1. This document provides practical guidance for governments desiring to enter into bilateral or multilateral equivalence agreements concerning food import and export inspection and certification systems. Such agreements may be binding instruments taking the form of "international agreements" under the Vienna Convention on the Law of Treaties, or they may be other less formal arrangements such as memoranda of understanding.

SECTION 2 - DEFINITIONS

Audit is a systematic and functionally independent examination to determine whether activities and related results comply with planned objectives.[18]
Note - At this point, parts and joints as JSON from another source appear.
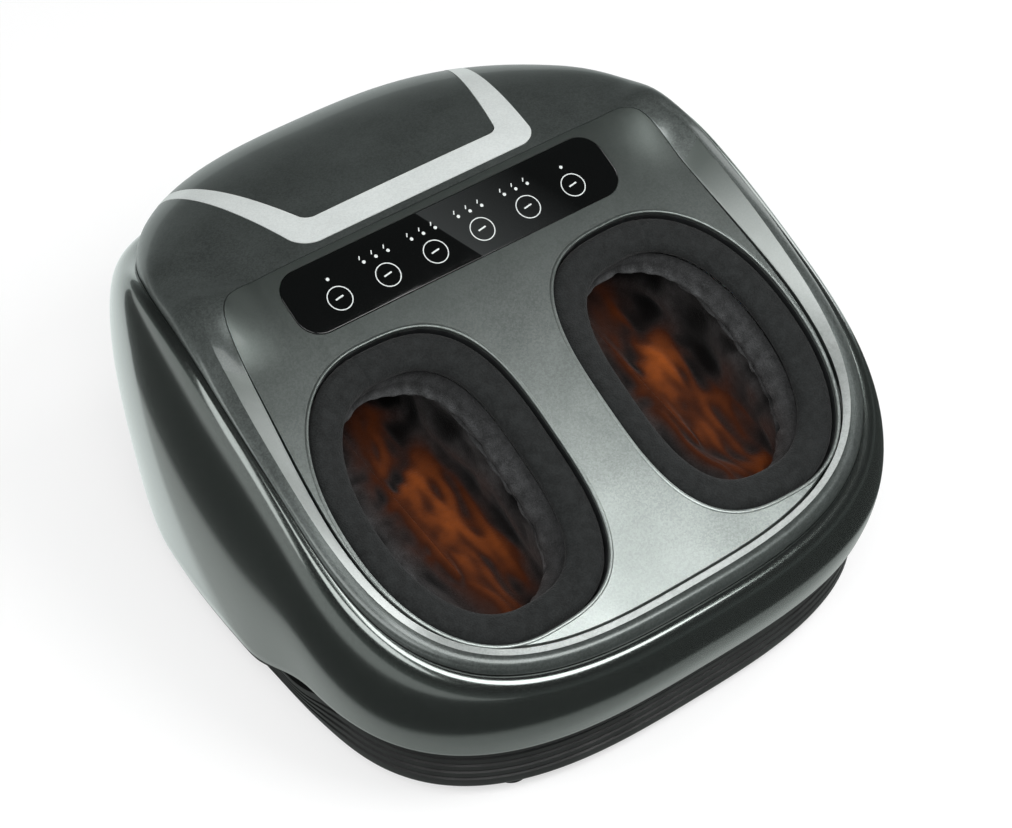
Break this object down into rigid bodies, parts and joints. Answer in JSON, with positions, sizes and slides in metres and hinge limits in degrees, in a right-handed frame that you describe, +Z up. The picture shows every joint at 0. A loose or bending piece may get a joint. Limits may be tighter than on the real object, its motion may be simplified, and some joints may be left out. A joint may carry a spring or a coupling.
{
  "type": "foot massager",
  "caption": "Sloping foot massager with padded foot openings, fabric-lined chambers, geared kneading discs, side air cushions and a touch panel on the deck.",
  "frame": {"origin": "on the floor under the middle of the object's box", "axes": "+X to the user's right, -Y towards the user's heels, +Z up"},
  "size_m": [0.4032, 0.455, 0.2282],
  "materials": {
    "gunmetal_gloss": "glossy gunmetal lacquer on moulded plastic",
    "cover_metallic": "satin dark metallic lacquer with a fine grain",
    "plate_metallic": "silver grey metallic lacquer with a fine grain",
    "stripe_silver": "satin silver lacquer",
    "panel_black": "polished black",
    "base_black": "fine moulded texture",
    "foot_rubber": "matt",
    "tub_plastic": "moulded",
    "collar_fabric": "knitted fabric over foam",
    "liner_fabric": "thin stretch fabric, lit orange by the heat lamp",
    "wheel_nylon": "natural nylon",
    "head_plastic": "moulded",
    "steel": "ground",
    "worm_brass": "cut",
    "chassis_steel": "zinc plated",
    "airbag_vinyl": "welded film",
    "board_green": "solder mask",
    "lamp_orange": "translucent",
    "hose_silicone": "translucent"
  },
  "bodies": {
    "case": {"base_tray": "base_black", "front_left_foot": "foot_rubber", "front_right_foot": "foot_rubber", "middle_left_foot": "foot_rubber", "middle_right_foot": "foot_rubber", "rear_left_foot": "foot_rubber", "rear_right_foot": "foot_rubber", "flank_shell": "gunmetal_gloss", "top_cover": "cover_metallic", "stripe_trim": "stripe_silver", "rear_cap": "cover_metallic", "face_plate": "plate_metallic", "control_lens": "panel_black", "touch_board": "board_green", "left_foot_well": "tub_plastic", "right_foot_well": "tub_plastic", "left_collar": "collar_fabric", "right_collar": "collar_fabric", "left_liner": "liner_fabric", "right_liner": "liner_fabric", "left_sole_plate": "tub_plastic", "right_sole_plate": "tub_plastic", "left_heat_lamp": "lamp_orange", "right_heat_lamp": "lamp_orange", "left_inner_airbag": "airbag_vinyl", "left_outer_airbag": "airbag_vinyl", "right_inner_airbag": "airbag_vinyl", "right_outer_airbag": "airbag_vinyl", "gear_chassis": "chassis_steel", "left_ball_axle": "steel", "left_arch_axle": "steel", "right_ball_axle": "steel", "right_arch_axle": "steel", "left_bearing_block": "chassis_steel", "right_bearing_block": "chassis_steel", "kneading_motor": "steel", "motor_mount": "chassis_steel", "air_pump": "tub_plastic", "valve_block": "tub_plastic", "pump_hose": "hose_silicone", "left_air_hose": "hose_silicone", "right_air_hose": "hose_silicone", "power_board": "board_green", "power_inlet": "base_black"},
    "left_ball_kneader": {"left_ball_wheel": "wheel_nylon", "left_ball_disc": "head_plastic"},
    "left_arch_kneader": {"left_arch_wheel": "wheel_nylon", "left_arch_disc": "head_plastic"},
    "right_ball_kneader": {"right_ball_wheel": "wheel_nylon", "right_ball_disc": "head_plastic"},
    "right_arch_kneader": {"right_arch_wheel": "wheel_nylon", "right_arch_disc": "head_plastic"},
    "worm_shaft": {"cross_shaft": "steel", "left_worm": "worm_brass", "right_worm": "worm_brass"}
  },
  "joints": [
    {"name": "left_ball_spin", "type": "hinge", "parent": "case", "child": "left_ball_kneader", "pos_m": [-0.0925, 0.0087, 0.0807], "axis": [0, -0.1616, 0.9869], "continuous": true},
    {"name": "left_arch_spin", "type": "hinge", "parent": "case", "child": "left_arch_kneader", "pos_m": [-0.0925, -0.08011, 0.06616], "axis": [0, -0.1616, 0.9869], "continuous": true},
    {"name": "right_ball_spin", "type": "hinge", "parent": "case", "child": "right_ball_kneader", "pos_m": [0.0925, 0.0087, 0.0807], "axis": [0, -0.1616, 0.9869], "continuous": true},
    {"name": "right_arch_spin", "type": "hinge", "parent": "case", "child": "right_arch_kneader", "pos_m": [0.0925, -0.08011, 0.06616], "axis": [0, -0.1616, 0.9869], "continuous": true},
    {"name": "shaft_spin", "type": "hinge", "parent": "case", "child": "worm_shaft", "pos_m": [0, 0.06604, 0.0678], "axis": [1, 0, 0], "continuous": true}
  ],
  "couplings": [
    {"joint": "left_arch_spin", "follows": "left_ball_spin", "ratio": -1},
    {"joint": "right_ball_spin", "follows": "left_ball_spin", "ratio": -1},
    {"joint": "right_arch_spin", "follows": "left_ball_spin", "ratio": 1},
    {"joint": "shaft_spin", "follows": "left_ball_spin", "ratio": 28}
  ]
}
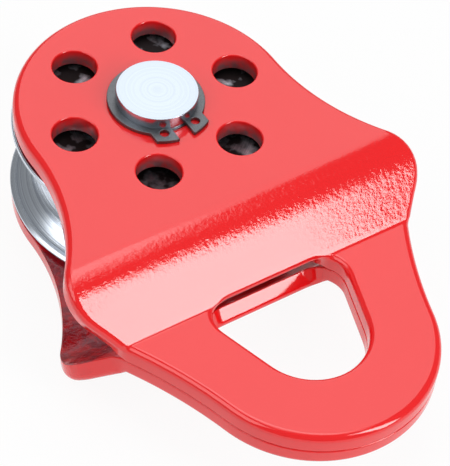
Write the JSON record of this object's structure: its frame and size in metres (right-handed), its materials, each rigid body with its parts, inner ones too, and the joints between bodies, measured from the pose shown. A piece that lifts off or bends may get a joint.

Certification is the procedure by which official certification bodies and officially recognized bodies provide written or equivalent assurance that foods or food control systems conform to requirements. Certification of food may be, as appropriate, based on a range of inspection activities which may include continuous on-line inspection, auditing of quality assurance systems, and examination of finished products.[19]

Certification system means official and officially recognized certification systems.

Equivalence is the capability of different inspection and certification systems to meet the same objectives.[20]

Inspection is the examination of food or systems for control of food, raw materials, processing and distribution, including in-process and finished product testing, in order to verify that they conform to requirements.[21]

Inspection system means official and officially recognized inspection systems.

Official inspection systems and official certification systems are systems administered by a government agency having jurisdiction empowered to perform a regulatory or enforcement function or both.[22]

Officially recognized inspection systems and officially recognized certification systems are systems which have been formally approved or recognized by a government agency having jurisdiction.[23]

Requirements are the criteria set down by the competent authorities relating to trade in foodstuffs covering the protection of public health, the protection of consumers and conditions of fair trading.[24]

SECTION 3 - PURPOSE OF AGREEMENTS

Countries[25] may wish to enter into agreements[26] concerning food import and export inspection and certification systems to:

1. provide an enhanced means of assuring that exported products conform to importing country requirements;

2. eliminate duplication of activities and use collective resources more efficiently and effectively;

3. provide a mechanism for the cooperative exchange of expertise, assistance and information to help assure and enhance conformity with requirements.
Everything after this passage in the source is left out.